Why do different types of residual current affect RCD sensitivity?

The emf induced in the trip coil relies on the collapse of the field generated in the magnetic circuit as the primary current changes polarity and passes through zero. The hysteresis loop (B/H curve) and the quality of the steel used in the magnetic circuit must be suitable for the applied supply frequency. If the frequency of the AC residual current is too high, the magnetic field may not collapse fast enough before the current starts to increase in the opposite direction. The magnetic circuit becomes “saturated” and will not generate an emf in the trip coil.

Similarly passing a DC current through the primary side of an RCD, will magnetise the core, but will not result in the generation of an e.m.f in the trip coil, as the current is only in one direction. The magnetic core will be “pre-biased” by the DC component i.e. an AC residual current flowing in the circuit will not be able to generate an emf of sufficient value to trip the RCD, due to the effect of the DC component. This is explained and shown diagrammatically in Figure 1.

Original drawing Source: www.zvei.org with additional text added.

The Hysteresis curve 0 to B3 represents the +ve half of RCD magnetic circuit characteristic, with optimum operational area for reliable detection of residual currents, indicated by the green area. Yellow represents the area of increasing magnetic saturation, indicated by the flattening of hysteresis curve at points B2 to B3. If the RCD is subjected to 50Hz sinusoidal residual current IRac (I), equal to the tripping value sensitivity of the RCD, this produces a magnetic field 0 to B1 for the +ve ½ cycle. The resultant change in this field as IRac passes through zero for –ve ½ cycle induces a proportional voltage (II) in the trip circuit which is sufficient to trip the RCD.

If the same RCD is subjected to a residual current with +ve biased dc component IRdc > 6 mA, this will result in a shift for the operating point of the magnetic material on the H axis to the right.  Now if a residual current IRac with the same value as (I) flows the combined current IRdc+ IRac (III) produces a magnetic field B2 to B3. Although the amplitude of (III) is similar to (I), the resultant voltage (IV) induced in the trip circuit winding is significantly lower and will not be sufficient to trip the RCD. This is due to the effect of the smooth dc content within the residual current, the RCD will be blind to the effects of an AC residual current.

If we consider a 30 mA type AC RCD it is calibrated on the bases of a residual current with a full sine wave content. Passing a type A residual current (1/2 wave 50 Hz) through it, will not produce the required magnetic field to trip the relay.

Regulation 531.3.3 Types of RCD

The Regulations state that the appropriate RCD, shall be selected based on the characteristics of the residual current, taking into account the different types of RCD and their limits of operation.
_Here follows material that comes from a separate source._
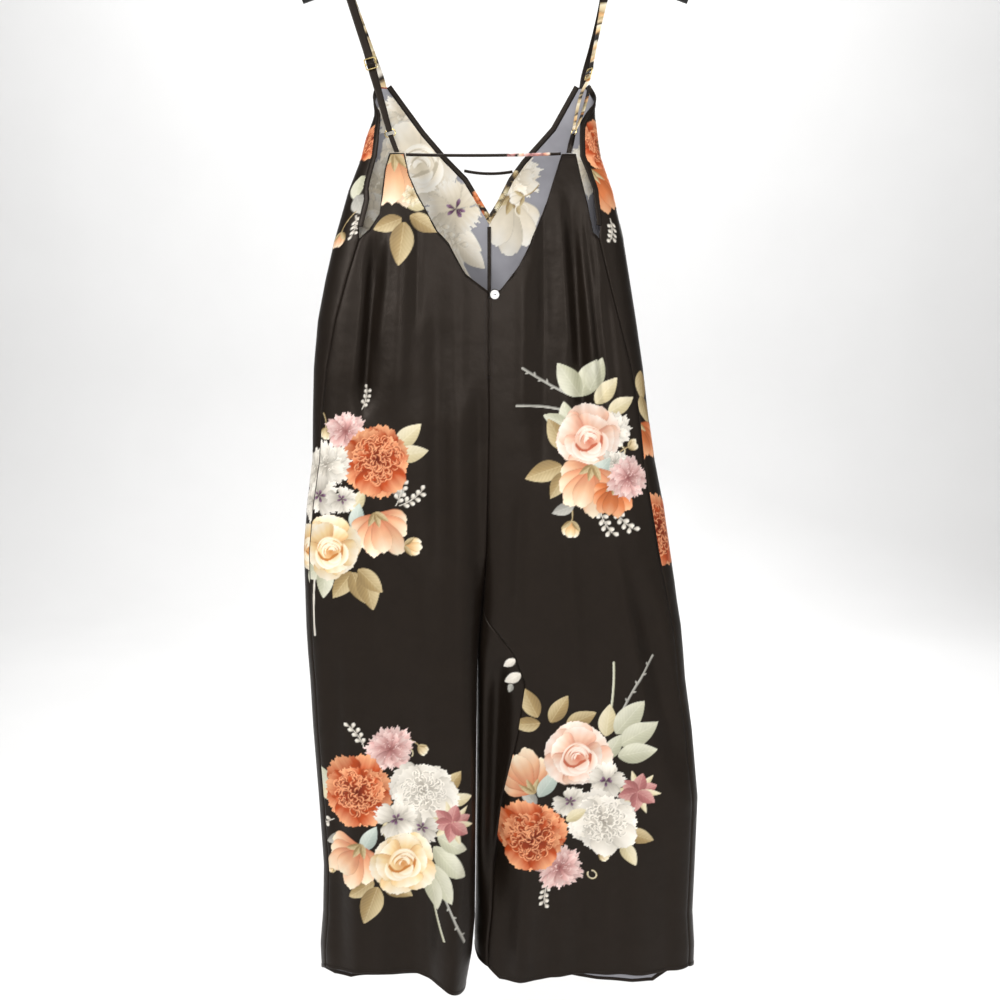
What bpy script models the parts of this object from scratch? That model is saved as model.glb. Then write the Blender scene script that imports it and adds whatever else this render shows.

This clause details the limits of operation for the various types, namely AC, A, F & B.

The use of Type AC RCDs in the UK for general purpose applications requires some consideration when designing or updating installations, as the majority of circuits now include appliances that can produce different types of residual current - see note 5 in clause 531.3.3. Additional information contained in BS 7671 Annex A53 Fig A53.1; gives examples of common semiconductor circuits contained in modern equipment, the associated residual current and the type of RCD required - see two examples below and associated diagrams.

Example 1 from Annex A53: Remote dimmer switch or simple motor speed control for a fan.

The power to the load is varied by switching the supply on and off at mains frequency, producing a pulsed 50 Hz current (IL). In the event of an earth fault (IF), the residual current that flows in the circuit will reflect the pulsed output of the mains i.e. requires the use of a Type A RCD upstream to detect the residual current.

Example 2 from Annex A53: Domestic washing machine with energy efficient motor control

Modern washing machines use brushless three-phase motors with inverter control, derived from a 230 V 50 Hz single phase supply. Vector-controlled algorithms for the various wash spin and drying cycles achieve the higher levels of energy efficiency required by the EU ecodesign regulations. During normal operation the load current (IL), taken by the inverter will be nonlinear, causing some distortion of the mains supply sinusoidal waveform.

In example 2, the location of the fault will determine the characteristics of the leakage current. A fault (IF1) located on the live output side of the bridge rectifier before the control stage, will produce a slightly distorted Type A residual current at 50 Hz. This residual current will also contain a smooth DC component, the value of which will be determined by the internal design of the inverter (value of the DC link voltage/capacitor). However, if we consider a fault (IF2) located at one of the input terminals of the motor, the nature of the residual current will be determined by the characteristics of the inverter output and the motor. IF2 will contain mixed frequency leakage currents, producing a composite leakage current that can cause saturation and or overheating of Type A RCDs, resulting in a loss of protection.